BICONDITIONALITY
BY: Steven Fernandez
David Guity
And. Billy Wilson dundundunnnnn…

Biconditionals are when 2 compound logic statements are put together using “and” or “if and only if”. We use biconditionals so that lazy mathematicians can relate information to each other with out having to write a lot. In a Biconditional there will be many symbols such as ~(negative) ^(and) v(or) and -->(conditional). An example of a biconditional is:

(P^Q)<-->(PVQ) If P was true and Q was false than:
(T^F)<-->(TVF) You first solve what is inside the parenthesis:
F<-->T than u find the answer of the bicontitional
False! Tip!

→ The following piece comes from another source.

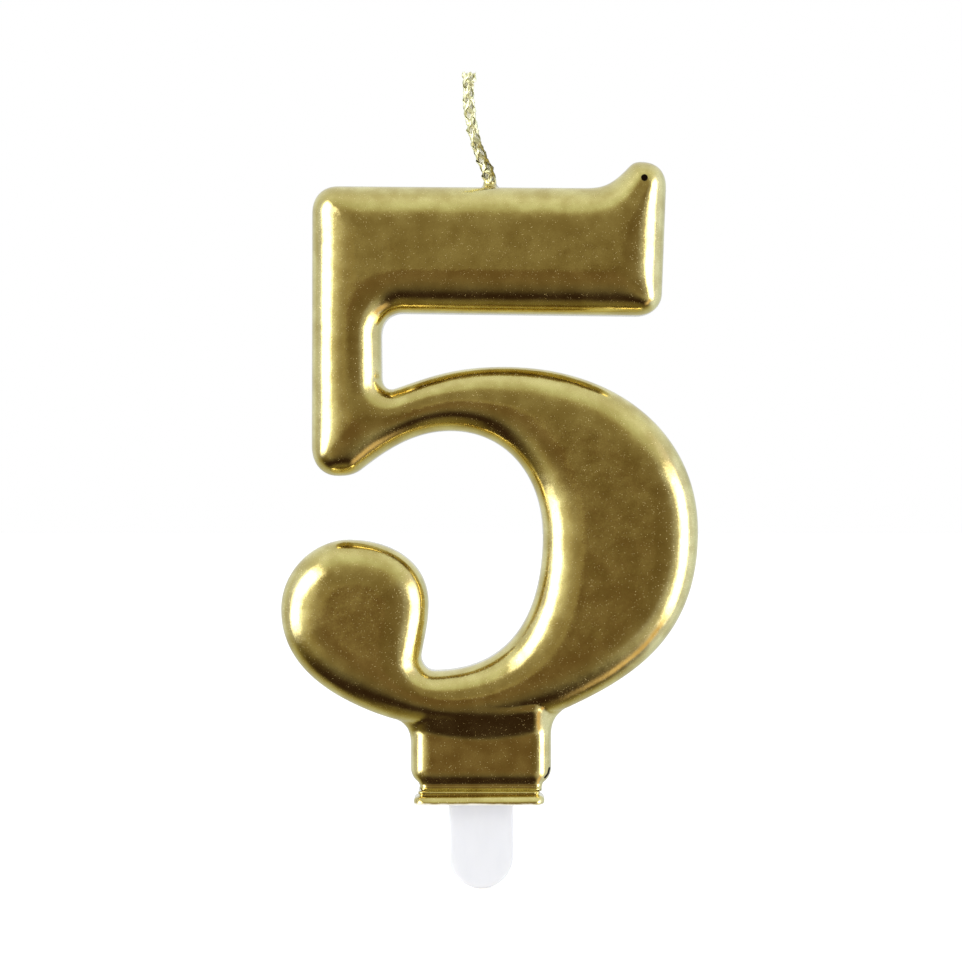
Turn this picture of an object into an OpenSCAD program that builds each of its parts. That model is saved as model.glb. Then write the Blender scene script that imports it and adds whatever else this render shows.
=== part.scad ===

If at the end there are 2 different values (T+F or F+T) the answer is false, if there are 2 of the same values (T+T or F+F) than the answer is true.

Examples:
If P is true and Q is false then solve these equations:
1) ~P<-->Q= F<-->F=T
2) P<-->Q=T<-->F=F
3) (Q^P) <-->(P^Q) = (F^T) <-->(T^F) =F^F=T
4) (P^Q) <-->Q= (T^F) <-->F=F<-->F=T
5) P <-->(QvP) =T<-->(FvT)=T<-->T=T


Class Problems:
If P is false and q is true then solve these equations:

1. P<-->q
2. ~p<-->~q
3. (~q<-->~q) -->p
4. (~p^q) <-->q
5. (P<-->q) ^p
6. (~p<-->~q) ^q
7. (P<-->q) -->q
8. ~p<-->q
9. P<-->~q
10. (~p<-->q) -->p

Conclusion:
Biconditions are basically a double conditional. . In a Biconditional there are many symbols such as ~(negative) ^(and) v(or) and -->(conditional). Biconditionals are when 2 compound logic statements are put together using “and” or “if and only if”.

Remember: We use biconditionals so that lazy mathematicians can relate information to each other with out having to write a lot.